On l’a écouté, mais on a pris congé. Bye Sidney! Veau en croûte carré, Collin a quitté.

Cette semaine, à vos Moleskine et regards perdus vers l’horizon

On se pose la question : «Et si Émile Nelligan avait fait quelques shifts à la cafétéria de son asile?»

Que reste-t-il de cuit dans le poulet à la Kiev?
Qu’est devenu mon coeur, macaroni gratiné?
Hélas! Il a sombré dans la friteuse du rêve!

Pour inspirer les concurrent·es dans ce défi autour de la créativité (car Dieu sait qu’il faut beaucoup de créativité pour se loger et se nourrir sur un salaire de poète), la prod des Chefs a invité une de nos plus grandes poètes, une véritable orfèvre des mots, qui nous a pratiquement fait pleurer quand on a lu son plus récent recueil, maintes fois primé. Malheureusement, elle n’était pas disponible. Faque la prod s’est rabattue sur un comédien et v’là-ti pas qu’Emmanuel Bilodeau vient lire un beau potit poème.

Aw.
— Les candidat·es qui applaudissent poliment en essayant de pas sonner trop déçu·es

Immédiatement, la mention de la brume nous fait penser à un autre grand poète et barde, qui chantait la gloire des «brumes de ta bouche» dans lesquelles il se réveille. Il y a clairement plusieurs niveaux de lecture à ce sonnet gastronomique.

On dirait un resto à déjeuner qui s’est un peu emporté en nommant ses plats.

Soulevé par une vague d’inspiration poétique, Anthony pointe Emmanuel Bilodeau, presque les larmes aux yeux, en s’exclamant «Vous êtes un génie!» pis c’est ça qui arrive quand notre bon diffuseur public embauche toujours le même slammeur surexposé sur toutes ses plateformes : tu mets la barre tellement basse littérairement parlant que «florilège du jardin» procure autant d’émoi à toute une génération que freaking Speak White à la Nuit de la poésie 70.

il est si beau de vous entendre
parler de surf and turf
ou du pétoncle gracieux et anonyme qui cuit
dans le sous-vide du FoodSaver

Colombe arrive alors dans le studio, portant un béret, un foulard et des lunettes fumées.

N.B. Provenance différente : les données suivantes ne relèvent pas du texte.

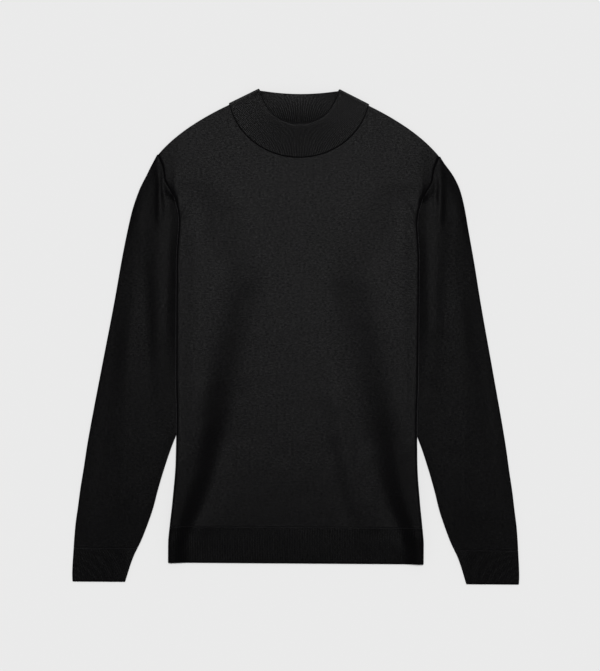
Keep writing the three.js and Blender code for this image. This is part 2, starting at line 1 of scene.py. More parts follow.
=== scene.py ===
import math
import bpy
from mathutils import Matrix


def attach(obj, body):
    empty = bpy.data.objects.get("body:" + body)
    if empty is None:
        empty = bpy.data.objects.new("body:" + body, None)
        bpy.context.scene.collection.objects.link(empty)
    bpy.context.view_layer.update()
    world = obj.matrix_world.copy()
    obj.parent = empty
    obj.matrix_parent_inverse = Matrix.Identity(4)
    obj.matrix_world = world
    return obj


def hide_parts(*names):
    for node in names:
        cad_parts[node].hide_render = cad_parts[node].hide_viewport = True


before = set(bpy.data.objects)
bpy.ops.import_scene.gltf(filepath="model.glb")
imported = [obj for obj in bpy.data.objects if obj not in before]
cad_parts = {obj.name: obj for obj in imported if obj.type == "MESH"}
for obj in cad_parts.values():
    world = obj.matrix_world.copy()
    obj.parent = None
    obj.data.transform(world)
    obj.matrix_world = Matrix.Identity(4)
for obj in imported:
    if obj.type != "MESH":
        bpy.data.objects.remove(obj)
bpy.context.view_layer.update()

from types import SimpleNamespace

import bpy
import numpy as np

# Back panel: one piece of fine jersey, cut with a shallow back neckline and sewn to the front at
# the shoulders and sides. The garment lies on it, and both its sides are folded under with the
# front's. Sizes are in millimetres, and turns in degrees.
MILLIMETRE = 0.001
CLOTH = 1.6
GAP = 0.3
LAYER = CLOTH + GAP
PAIR_MIDDLE = CLOTH + GAP / 2

HEM_SEAM_Y = -286.3
HEM_EDGE_Y = -341.0
CUFF_SEAM_Y = -319.5
CUFF_EDGE_Y = -370.5
UNDERARM_Y = 50.0
YOKE_Y = 230.0
SHOULDER_POINT = SimpleNamespace(x=211.0, y=271.0)
NECK_POINT = SimpleNamespace(x=104.6, y=346.9)
SHOULDER_BEND = SimpleNamespace(x=176.5, y=312.5)
FRONT_NECK = SimpleNamespace(centre_y=368.5, wide=107.1, deep=100.3)
BACK_NECK_DEPTH = 32.0
# The sleeve beneath props up the body: the heights where that starts and is full, how far inside
# the sleeve's edge it lets go, and how wide the slope down to the middle is, low and high up.
PROP = SimpleNamespace(top=262.0, full=176.0)
SLEEVE_MARGIN = 13.0
SLEEVE_SLOPE = SimpleNamespace(low=85.0, high=118.0, from_y=95.0, over=90.0)
# The foot of the armhole seam that shows, and the stretches above it in which the seam's dip, the
# sleeve's rise to the body's edge and its clearance from that edge come in.
SEWN_TO_SLEEVE = SimpleNamespace(foot_y=196.0, dip=8.0, rise=18.0, clear_y=200.0, clear=12.0)


def table(columns, rows):
    """Rows of numbers under named columns, lowest place first."""
    names = columns.split()
    values = np.array(sorted(rows), float).T
    return {name: values[k] for k, name in enumerate(names)}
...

Accompagnée d’un joueur de conga, elle prodigue ses conseil sous la forme d’un poème beat, à la Jack Kerouac.

Lapin, chevreau, gigeau
Longe d’agneau
Bar, pétoncles, oursins
Cuisinez de quoi qui excite le bassin

tu viendras tout ensoleillée d’existence/la bouche envahie par la fraîcheur des herbes/le corps mûri par les jardins oubliés — Gaston Miron, La marche à l’amour

Anthony s’essaie à la poésie du geste, et l’accompagne avec un peu de danse interprétative spontanée. 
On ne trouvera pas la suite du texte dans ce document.